Last summer, Arizona experienced a large, community-wide outbreak of Cryptosporidiosis associated with public recreational water facilities , such as pools, waterparks, and splash pads. Maricopa County was most affected by the outbreak, although cases were reported from eight counties. This was the largest detected outbreak of Cryptosporidiosis in Arizona history, affecting 437 people and 75 facilities in Maricopa County.

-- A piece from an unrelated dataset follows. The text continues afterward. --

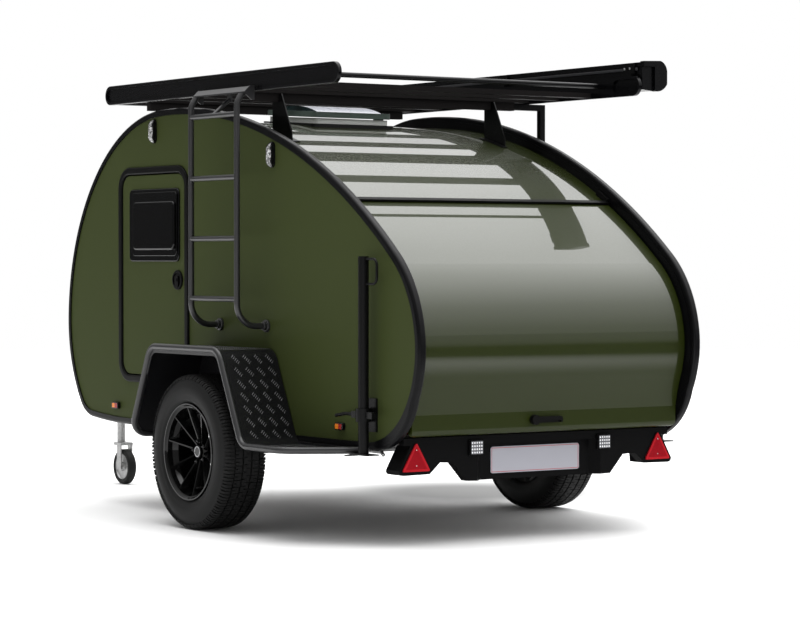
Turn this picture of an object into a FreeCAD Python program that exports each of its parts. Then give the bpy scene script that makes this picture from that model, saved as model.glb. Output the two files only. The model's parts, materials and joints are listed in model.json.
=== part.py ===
"""Two-berth teardrop trailer with roof rack, side ladder, awning and prop stands.

+X is the towing direction, +Y the left side, +Z up, in millimetres.  Every piece is placed from
the wheel axle, with Z = 0 on the ground, and moved along X at the end, so that the origin is the
middle of the trailer's box on the ground.
"""
import FreeCAD, Part
import math
import os

V = FreeCAD.Vector
os.makedirs("parts", exist_ok=True)

# ---------------------------------------------------------------- driving dimensions
REAR_END = -1513.0            # rearmost point of the edge trim
NOSE_X = 2847.0               # front of the coupling
AXLE_X = -(REAR_END + NOSE_X) / 2
FIT = 0.2                     # play between pieces that touch
GAP = 5.0                     # running gap round doors and hatch

# wheels
TYRE_R = 370.5
TYRE_WIDTH = 240.0
TYRE_OUT_Y = 1108.0           # outer wall of the tyre
TYRE_MID_Y = TYRE_OUT_Y - TYRE_WIDTH / 2
RIM_R = 232.5
RIM_BARREL_R = 209.0
RIM_LIP_Y = TYRE_OUT_Y - 7
HUB_FACE_Y = RIM_LIP_Y - 66   # the spokes run inwards by so much
SPOKE_COUNT = 10
SPOKE_TURN = -6.0             # first spoke from straight up, in degrees

# body shell
SIDE_Y = 792.0                # outer face of the side wall
SIDE_T = 26.0
SIDE_IN_Y = SIDE_Y - SIDE_T
TRIM_W = 33.0                 # depth of the edge trim beyond the side wall
TRIM_Y = 799.0
TRIM_CORNER_R = 321.0         # the trim is fuller at the rear bottom corner
TRIM_CORNER_X = -1152.4
TRIM_CORNER_Z = 756.2
FLANGE_T = 8.0                # inner flange of the edge trim
FLANGE_DEPTH = 62.0
SHELL_Y = SIDE_IN_Y - FLANGE_T
LEDGE_T = 3.0                 # bead on the trim's inner wall
LEDGE_OFFSETS = (-18.0, 8.0)
SKIN_SET = -30.0              # roof surface against the side wall's outline
PANEL_T = 28.0
HATCH_Y = 750.0               # half width of the hatch

# Side outline: arcs that meet without a kink, from the rear end of the flat bottom, up the back,
# over the roof and down the front.
BOTTOM_Z = 466.7
BOTTOM_REAR_X = -1091.0
FLOOR_T = 40.0
FLOOR_REAR_X = -1284.0
OUTLINE = [
    # radius, turn in degrees
    (373.0, 56.2),
    (465.0, 41.7),
    (533.0, 42.1),
    (3082.0, 42.3),
    (1006.0, 37.7),
    (1074.0, 48.4),
    (698.0, 38.0),
    (150.0, 47.6),
    (4013.0, 6.0),
]
HATCH_LOW_TURN = 68.0         # here the hatch leaves the outline
HATCH_TOP_TURN = 149.2
HINGE_STRIP_TURN = 0.42       # width of the strip over the seam, as a turn
FRONT_SEAM_TURN = 262.0
FRONT_LOW_TURN = 353.0
HATCH_BEND = (-1395.0, 650.0) # on the hollow curve down to the straight band
HATCH_BAND_X = -1384.0
HATCH_CREASE_Z = 597.0        # upper end of the hatch's straight band
HATCH_BAND_Z = 528.0             # its lower end
HATCH_LOW_Z = 501.0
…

Cryptosporidiosis is the most common cause of swimming-pool related outbreaks of diarrheal illness, as the parasite is extremely resistant to chlorine and can survive in a properly chlorinated pool for up to 10 days. Laboratory work performed by the CDC determined that the Arizona outbreak was caused by the most common type of Cryptosporidium causing outbreaks in pools across the United States. County public health and environmental services departments worked together to identify pools where people might have been exposed to the parasite and worked with pool operators to treat the pool. Affected pools can be treated by raising the level of chlorine by 10 to 20 times the normal level for specific lengths of time, which will kill any parasites present.
One of the issues identified during the outbreak last summer was that people continued to swim while diarrhea was ongoing. A person with cryptosporidiosis can contaminate a pool with the parasite for two weeks after diarrhea resolves. Swimmers and parents of young swimmers should practice and encourage healthy swimming behaviors to protect against Cryptosporidiosis as well as other water-related infections.
Some rules for healthy swimming include:
- Shower before swimming to keep pee, poop, sweat, blood, and dirt out of the water
- Encourage young children to take frequent bathroom breaks and avoid accidents in the pool
- Don’t swallow pool water
- Don’t swim with diarrhea or for two weeks after diarrhea resolves.
As we approach another hot Arizona summer and swimming season, a commitment to practicing healthy swimming behaviors can help keep all Arizonans safe, healthy and ready to enjoy the great health benefits of swimming and staying cool in the water. Arizona kids who are 17 years of age and younger are encouraged to help create awareness for healthy swimming by entering the 2017 Healthy Swimming Poster Contest.